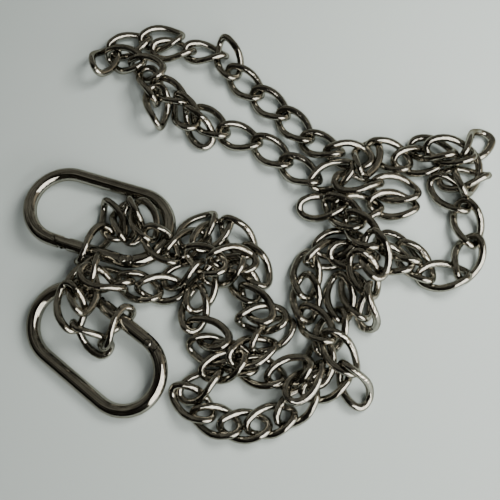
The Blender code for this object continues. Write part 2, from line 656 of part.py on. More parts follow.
def make_links(heap, finish):
    """The chain, two neighbouring links in each node, which meet where one hangs in the other."""
    count = len(heap.places)
    for first in range(0, count, 2):
        members = range(first, min(first + 2, count))
        matrices = [quaternion_matrix(heap.places[k], heap.turns[k]) for k in members]
        name = "links_" + "_".join(f"{k + 1:03d}" for k in members)
        thing = new_object(name, link_mesh(), finish)
        for matrix in matrices[1:]:
            neighbour = new_object("neighbour", link_mesh(), finish)
            neighbour.matrix_world = matrices[0].inverted() @ matrix
            bpy.context.view_layer.update()
            combine(thing, neighbour, "UNION")
        keep_outer_skin(thing)
        thing.matrix_world = matrices[0]
        smooth(thing)


def hinge_tongue():
    """The flat tongue of the ring's body that the gate's fork fits over, with the rivet's hole."""
    half = TONGUE_THICKNESS / 2
    side = TONGUE_WIDTH / 2
    tongue = box((0, -side, -half), (TAIL_RADIUS + FIT_GAP + TONGUE_ROOT, side, half))
    rivet = Matrix.Translation((RIVET_X, RIVET_Y, 0))
    tongue.data.transform(rivet @ Matrix.Rotation(-TONGUE_SLOPE, 4, "Z"))
    combine(tongue, disc(RIVET_X, RIVET_Y, side, -half, half, TONGUE_SIDES), "UNION")
    return tongue


def nose_tongue():
    """The tongue with a cross bar that the gate's other end closes over."""
    half = TONGUE_THICKNESS / 2
    side = TONGUE_WIDTH / 2
    tip = -HALF_STRAIGHT + NOSE_REACH
    tongue = box((-HALF_STRAIGHT - NOSE_ROOT, BEND_RADIUS - side, -half),
                 (tip - NOSE_BAR_LENGTH / 2, BEND_RADIUS + side, half))
    bar_side = NOSE_BAR_WIDTH / 2
    bar_half = NOSE_BAR_HEIGHT / 2
    bar = box((tip - NOSE_BAR_LENGTH, BEND_RADIUS - bar_side, -bar_half),
              (tip, BEND_RADIUS + bar_side, bar_half))
    combine(tongue, bar, "UNION")
    return tongue


def slanted_box(start, end):
    """A box across the bar, set on the slant of the nose, between two distances from its joint."""
    wide = 2 * RING_RADIUS
    tool = box((start, -wide, -wide), (end, wide, wide))
    joint = Matrix.Translation((-HALF_STRAIGHT + NOSE_SHIFT, BEND_RADIUS, 0))
    tool.data.transform(joint @ Matrix.Rotation(-NOSE_SLANT, 4, "Z"))
    return tool


def make_ring_body(name, down, finish):
    """The open ring with its two tongues; down is the way to the floor in the ring's own frame."""
    # A flat of the section faces the floor along the far straight side, where the ring rests
    start_angle = math.atan2(down[1], down[2]) + math.pi / RING_SIDES
    path = np.vstack([ring_body_path(), [-HALF_STRAIGHT + NOSE_OVERRUN, BEND_RADIUS, 0.0]])
    shape = swept(path, False, RING_RADIUS, RING_SIDES, lambda point: (0, 0, 1), start_angle)
    body = new_object(name, shape, finish)
    combine(body, slanted_box(0.0, 2 * NOSE_OVERRUN), "DIFFERENCE")

    # The hinge end is hollowed round the gate's tail, and its tongue goes into the gate's fork
    wide = RING_RADIUS + FIT_GAP
    hollow = disc(RIVET_X, RIVET_Y, TAIL_RADIUS + FIT_GAP, -wide, wide, TAIL_SIDES)
    combine(hollow, box((0, 0, -wide), (RIVET_X, BEND_RADIUS + wide, wide)), "UNION")
    combine(body, hollow, "DIFFERENCE")
    combine(body, hinge_tongue(), "UNION")
    hole = RIVET_RADIUS + FIT_GAP
    combine(body, disc(RIVET_X, RIVET_Y, hole, -RING_RADIUS, RING_RADIUS, RIVET_SIDES), "DIFFERENCE")
    combine(body, nose_tongue(), "UNION")
    smooth(body)
    return body


def make_gate(name, finish):
    """The gate: a round bar, forked at both ends, recessed for the rivet's heads."""
    path = np.vstack([ring_body_path()[-1:], ring_body_path()[:TAIL_ARC_STEPS + 1]])
    bar = swept(path, False, RING_RADIUS, RING_SIDES, lambda point: (0, 0, 1), math.pi / RING_SIDES)
    gate = new_object(name, bar, finish)
    combine(gate, slanted_box(-3 * NOSE_OVERRUN, FIT_GAP), "DIFFERENCE")
    wide = RING_RADIUS + FIT_GAP
    low, high = BEND_RADIUS - 2 * wide, BEND_RADIUS + wide

    # The tail is rounded about the rivet so that it can swing
    start = -HALF_STRAIGHT - wide
    keep = box((start, low, -wide), (RIVET_X, high, wide))
    combine(keep, disc(RIVET_X, RIVET_Y, TAIL_RADIUS, -wide, wide, TAIL_SIDES), "UNION")
    combine(gate, keep, "INTERSECT")

    # Fork, rivet's hole and the recesses of its heads
    half = SLOT_THICKNESS / 2
    slot_end = RIVET_X + TAIL_RADIUS + FIT_GAP
    combine(gate, box((HINGE_SLOT_END, low, -half), (slot_end, high, half)), "DIFFERENCE")
    hole = RIVET_RADIUS + FIT_GAP
    combine(gate, disc(RIVET_X, RIVET_Y, hole, -wide, wide, RIVET_SIDES), "DIFFERENCE")
    recess = RIVET_HEAD_RADIUS + FIT_GAP
    for bottom, top in ((RECESS_DEPTH, wide), (-wide, -RECESS_DEPTH)):
        combine(gate, disc(RIVET_X, RIVET_Y, recess, bottom, top, RIVET_SIDES), "DIFFERENCE")

    # Fork of the nose and the wider pocket that hooks over the cross bar
    tip = -HALF_STRAIGHT + NOSE_REACH
    pocket_end = tip + NOSE_PLAY
    combine(gate, box((start, low, -half), (pocket_end, high, half)), "DIFFERENCE")
    half = NOSE_BAR_HEIGHT / 2 + FIT_GAP
    pocket_start = tip - NOSE_BAR_LENGTH - NOSE_PLAY
    combine(gate, box((pocket_start, low, -half), (pocket_end, high, half)), "DIFFERENCE")

    gate.data.transform(Matrix.Translation((-RIVET_X, -RIVET_Y, 0)))
    gate.location = (RIVET_X, RIVET_Y, 0)
    smooth(gate)
    return gate


def make_rivet(name, finish):
    """The rivet, a pin with a low domed head at each end, turned about its axis."""
    under = RECESS_DEPTH + FIT_GAP
    top = under + RIVET_HEAD_HEIGHT
    half = [(0.0, top),
            (RIVET_HEAD_RADIUS * RIVET_CROWN_WIDTH, top - RIVET_HEAD_HEIGHT * RIVET_CROWN_DEPTH),
            (RIVET_HEAD_RADIUS, under + RIVET_HEAD_HEIGHT * RIVET_RIM_SHARE),
            (RIVET_HEAD_RADIUS, under),
            (RIVET_RADIUS, under)]
    outline = half + [(radius, -height) for radius, height in reversed(half)]
    shape = bmesh.new()
    corners = [shape.verts.new((radius, 0, height)) for radius, height in outline]
    edges = [shape.edges.new(pair) for pair in zip(corners, corners[1:])]
    bmesh.ops.spin(shape, geom=corners + edges, cent=(0, 0, 0), axis=(0, 0, 1), angle=2 * math.pi,
                   steps=RIVET_SIDES, use_merge=True)
    bmesh.ops.remove_doubles(shape, verts=shape.verts, dist=1e-6)
    rivet = new_object(name, shape, finish)
    rivet.location = (RIVET_X, RIVET_Y, 0)
    smooth(rivet)
    return rivet


def make_rings(finishes):
    """Both snap rings, each with its body, gate and rivet on one empty."""
    for name, ring in RINGS.items():
        turn, centre = ring_place(ring)
        holder = bpy.data.objects.new(f"{name}_ring", None)
        bpy.context.scene.collection.objects.link(holder)
        rotation = Matrix([list(row) for row in turn])
        holder.matrix_world = Matrix.Translation(centre) @ rotation.to_4x4()
        down = turn.T @ np.array([0, 0, -1.0])
        for piece in (make_ring_body(f"{name}_ring_body", down, finishes["ring"]),
                      make_gate(f"{name}_ring_gate", finishes["gate"]),
                      make_rivet(f"{name}_ring_rivet", finishes["rivet"])):
            piece.parent = holder


def centre_heap():
    """Moves the heap over the floor so that its middle lies at the origin."""
    bpy.context.view_layer.update()
    points = [thing.matrix_world @ corner.co for thing in bpy.data.objects if thing.type == "MESH"
              for corner in thing.data.vertices]
    for axis in (0, 1):
        places = [point[axis] for point in points]
        middle = (min(places) + max(places)) / 2
        for thing in bpy.data.objects:
            if thing.parent is None:
                thing.location[axis] -= middle


def main():
    for thing in list(bpy.data.objects):
        bpy.data.objects.remove(thing)
    chain = material("plated_chain_wire", CHAIN_COLOUR, CHAIN_ROUGHNESS)
    finishes = {"ring": material("plated_ring_wire", RING_COLOUR, RING_ROUGHNESS),
                "gate": material("plated_gate", GATE_COLOUR, RING_ROUGHNESS),
                "rivet": material("plated_rivet", RIVET_COLOUR, RING_ROUGHNESS)}
    make_links(laid(), chain)
    make_rings(finishes)
    centre_heap()


if __name__ == "__main__":
    main()
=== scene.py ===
"""Looks of the chain heap: plated curb links and two oval snap rings, laid round the CAD frame.

Each piece is modelled once in its own frame, in metres, and then placed where the CAD node lies.
"""

import json
import math

import bmesh
import bpy
import numpy as np
from bpy.props import FloatProperty, FloatVectorProperty, IntProperty, PointerProperty
from mathutils import Matrix, Vector


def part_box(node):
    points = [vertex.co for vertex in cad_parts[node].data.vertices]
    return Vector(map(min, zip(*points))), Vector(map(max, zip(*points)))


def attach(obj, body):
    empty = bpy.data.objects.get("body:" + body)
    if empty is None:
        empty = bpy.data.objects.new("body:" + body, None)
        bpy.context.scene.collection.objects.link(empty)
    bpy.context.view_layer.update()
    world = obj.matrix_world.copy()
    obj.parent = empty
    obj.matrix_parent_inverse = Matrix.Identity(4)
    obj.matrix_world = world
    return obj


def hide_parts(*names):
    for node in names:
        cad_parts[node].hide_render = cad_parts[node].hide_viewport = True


bl_info = {
    "name": "Chain heap",
    "version": (1, 0, 0),
    "blender": (4, 5, 0),
    "location": "3D View > Sidebar > Chain heap",
    "description": "Models a heap of plated chain with a snap ring on each end",
    "category": "Object",
}

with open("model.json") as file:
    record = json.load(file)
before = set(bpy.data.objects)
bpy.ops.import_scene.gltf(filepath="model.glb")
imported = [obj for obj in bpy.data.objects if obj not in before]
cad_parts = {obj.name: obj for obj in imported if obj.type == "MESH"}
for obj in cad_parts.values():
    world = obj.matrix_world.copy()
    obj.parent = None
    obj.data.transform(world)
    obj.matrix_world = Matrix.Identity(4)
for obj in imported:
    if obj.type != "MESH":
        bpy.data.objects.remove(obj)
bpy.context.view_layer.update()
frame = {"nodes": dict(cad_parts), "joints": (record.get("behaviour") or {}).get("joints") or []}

CHAIN_BODY = "chain_and_rings"
RING_NAMES = ("upper", "lower")

# Sizes that the CAD's links are drawn with, used to find where each one lies
CAD_CORNERS = 12
CAD_SIDES = 6
CAD_CORNER_RADIUS = 0.00106
CAD_END_ROUNDING = 0.92
CAD_SIDE_ROUNDING = 0.88
MATCH_DIGITS = 6
MATCH_DISTANCE = 0.00002
MATCH_SHARE = 0.75

# How fine the meshes are, and from what angle on an edge is rounded or looks sharp
MERGE_DISTANCE = 0.00001
ROUND_SIDES = 48
EDGE_STEPS = 2
ROUNDED_EDGE = math.radians(38)
SHARP_EDGE = math.radians(40)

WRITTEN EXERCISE
Copy out exactly the lines running from the one with "make_links(laid(), chain)" to the one with "for node in", including both ends, and nothing more.

THE ANSWER
    make_links(laid(), chain)
    make_rings(finishes)
    centre_heap()


if __name__ == "__main__":
    main()
=== scene.py ===
"""Looks of the chain heap: plated curb links and two oval snap rings, laid round the CAD frame.

Each piece is modelled once in its own frame, in metres, and then placed where the CAD node lies.
"""

import json
import math

import bmesh
import bpy
import numpy as np
from bpy.props import FloatProperty, FloatVectorProperty, IntProperty, PointerProperty
from mathutils import Matrix, Vector


def part_box(node):
    points = [vertex.co for vertex in cad_parts[node].data.vertices]
    return Vector(map(min, zip(*points))), Vector(map(max, zip(*points)))


def attach(obj, body):
    empty = bpy.data.objects.get("body:" + body)
    if empty is None:
        empty = bpy.data.objects.new("body:" + body, None)
        bpy.context.scene.collection.objects.link(empty)
    bpy.context.view_layer.update()
    world = obj.matrix_world.copy()
    obj.parent = empty
    obj.matrix_parent_inverse = Matrix.Identity(4)
    obj.matrix_world = world
    return obj


def hide_parts(*names):
    for node in names:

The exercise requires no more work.